What follows from this? First, as God does not receive his existence from anything already existent, his existence is unlimited: he is infinite. As God’s existence is unlimited, he is all powerful. As he is all powerful, all things come under his power and so under his providence, by which he guides all things. None of the gods of the ancients were thought to be all-powerful, simply because there were many of them, but Aquinas could show by reason that there is one source of all existence. Aristotle’s God was the unmoved Mover who is the source of all motion in the universe but not the source of all existence, because his unmoved Mover did not produce the matter of the universe: Aristotle had to suppose it was just there, because none of the ancient Greeks could grasp the idea of creation, to make something out of nothing, as they all said “nothing comes from nothing”.

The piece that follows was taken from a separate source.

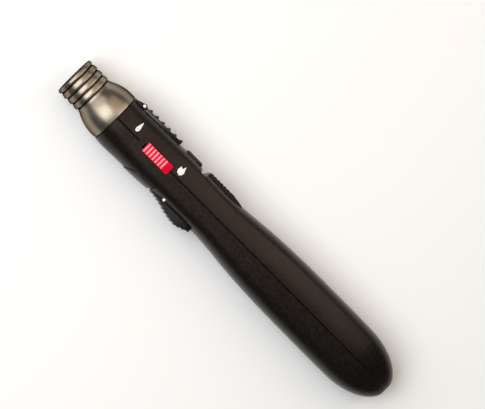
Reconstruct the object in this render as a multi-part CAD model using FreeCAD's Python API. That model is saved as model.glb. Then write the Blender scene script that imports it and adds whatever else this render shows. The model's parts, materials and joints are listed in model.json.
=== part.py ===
import FreeCAD
import Part
import math
import os
from FreeCAD import Vector

# Pen-shaped butane torch, lying on its side as it rests on a bench.
# +X points to the nozzle, -Y is the thumb side, +Y the finger side, +Z the flame-adjuster side.
# A station is the distance back from the nozzle's mouth; h is the height above the torch's axis.
# All sizes are in millimetres.

# ---- whole torch
total_length = 170.0
axis_z = 10.8  # the torch's axis above the surface it lies on
fit = 0.1  # clearance all round a piece that slides or drops in
press = 0.03  # clearance of a piece that is pressed or screwed home

# ---- nozzle sleeve
mouth_radius = 8.35
rim_wall = 0.6
rim_chamfer = 0.25
ring_count = 4
ring_pitch = 2.8
first_groove = 1.45
groove_width = 0.5
groove_depth = 0.42
ring_crown = 0.14
cone_middle = (15.0, 9.95)  # station and radius
cone_end = 22.3
cone_radius = 10.7
cone_chamfer = 0.22
sleeve_bore = 7.4
sleeve_shoulder = 16.3
skirt_bore = 9.4

# ---- moulded body: station, thumb-side width, finger-side width, thickness, fullness, roof angle
panel_gap = 0.2
butt_reach = 20.3  # length of the rounded end
butt_overrun = 1.1  # how much further its curve would need to close to a point
swell_reach = 60.0  # from the torch's end to where the handle is nearly full size
widest_reach = 40.0  # from the torch's end to where the handle is widest
body_sections = [
    (cone_end + panel_gap, 10.75, 10.85, 10.80, 0.5523, 0.0),
    (32.0, 10.50, 10.95, 10.68, 0.60, 3.0),
    (40.0, 10.40, 10.82, 10.64, 0.66, 4.0),
    (48.0, 10.30, 10.38, 10.60, 0.72, 4.0),
    (55.0, 10.15, 9.90, 10.52, 0.77, 4.0),
    (64.0, 9.90, 9.85, 10.45, 0.78, 3.0),
    (76.0, 9.95, 9.95, 10.45, 0.74, 1.5),
    (92.0, 11.30, 11.30, 10.62, 0.71, 0.0),
    (total_length - swell_reach, 12.35, 12.30, 10.80, 0.71, 0.0),
    (total_length - widest_reach, 12.60, 12.55, 10.80, 0.71, 0.0),
    (total_length - butt_reach, 12.50, 12.50, 10.80, 0.70, 0.0),
]
butt_steps = 8
body_wall = 1.6
front_wall = 1.6
seam_bevel = 0.3
spigot_start = 18.0
spigot_bore = 8.1
tail_bore = 6.0  # how deep the end is bored for the fill valve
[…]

St Thomas was thus also able to show that the heresy of the Manichees was not just against Scripture and the Christian faith but also contrary to reason. The Manichees taught that the material universe is not the product of God but of some rival being, a demon, who is the principle of evil and darkness as opposed to goodness and light. But Aquinas shows that there can only be one source of all existence as there can only be one Being who is Existence itself. Thus the Creator of spirit and soul is none other than the Maker of all material things. There is only one Creator of all things, immaterial and material. Moreover, everything, including matter, is good in itself. But we know that nothing made is its own good because it shares in goodness as it shares in existence: there is always some good beyond it, which is a higher good. As no creature is its own good, it is not its own end. Thus God, beyond whom there is no greater good, is the end of all things. Aquinas remarks that all things, in seeking their good, even unknowingly, seek God (ST 1a 44, 4 and 3). God is the beginning of all things as the source of all existence, and the end of all things as the Good itself.

Aquinas thought that there is a scale of being in the universe. God did not just make material things but immaterial ones: these are angels and souls. Some of these, angels, are purely immaterial like himself. Others are joined to material bodies: these are human souls. Unlike Plato, who thought that the soul was better separated from the body, Aquinas maintained that it was natural for the soul to be united to the body. Like Aristotle, he held that the soul is united to the body as its form, because it makes the body a living thing. For Aquinas, a human being is a unity of body and soul. Only on this understanding of a human person can we see the point of resurrection if it is better for the soul to be without the body. In Plato’s view, sense-perception only reminds us of the Ideas which the soul knew before it entered the body, but in Aristotle and Aquinas sense-perception plays a key role in our knowledge, because the body’s senses are involved as we are a unity of body and soul. As Aquinas said, “Our knowledge takes its beginning from the senses.”

Aquinas’ theory of how we acquire our ideas (his philosophy of mind) is very like Aristotle’s. Once Aristotle had argued against the existence of Plato’s Ideas, the soul could not know them by clearly seeing them in a previous existence; so there had to be some other way we get our ideas and general concepts. Aristotle said that we abstract them from sense-impressions. For example, I have sense-impressions of particular horses, from which I conceive my idea of what a horse is. This idea is general, not of any particular horse with a particular colour as a horse exists in matter. As a general idea of a horse is not as a horse exists in its material conditions with its particular features, the idea is immaterial. Of course the mind could not have general ideas like this if it were material. If it can think of things in an immaterial way, it is immaterial, and the soul of which it is a power must be immaterial. If the mind were material we could only know things as the senses do, which is particular horses in this field, not have the general idea of a horse that fits all horse. Thus Aquinas said that human beings exist on the border (in confinio) between the material and immaterial. Thus we are a kind of microcosm of the whole world as we alone combine the material and immaterial. We are made to get our knowledge through the senses of the body but we can also think of things not just as they exist in matter, which is as particular or individual things, but also generally (Quastiones de anima 1).

It is not clear what Aristotle thought about the immortality of the soul. This presented a difficulty for him, since it seems that if the soul is the form of the body, it cannot exist on its own separately but must perish with the body. Aquinas, however, showed that, as the mind is immaterial, it has an activity, thinking, which is not a power of the body and so the soul can exist on its own because in some way independent of the body.

In Aquinas’ view we reach our end by our actions. We only reach our proper end when our actions are directed to our end. These are virtuous actions in accord with right reason. But our end is not so much happiness but beatitude. We can only reach this by actions helped by grace, which we receive through Jesus Christ who, as he is God and man, is our way of returning to God, our end."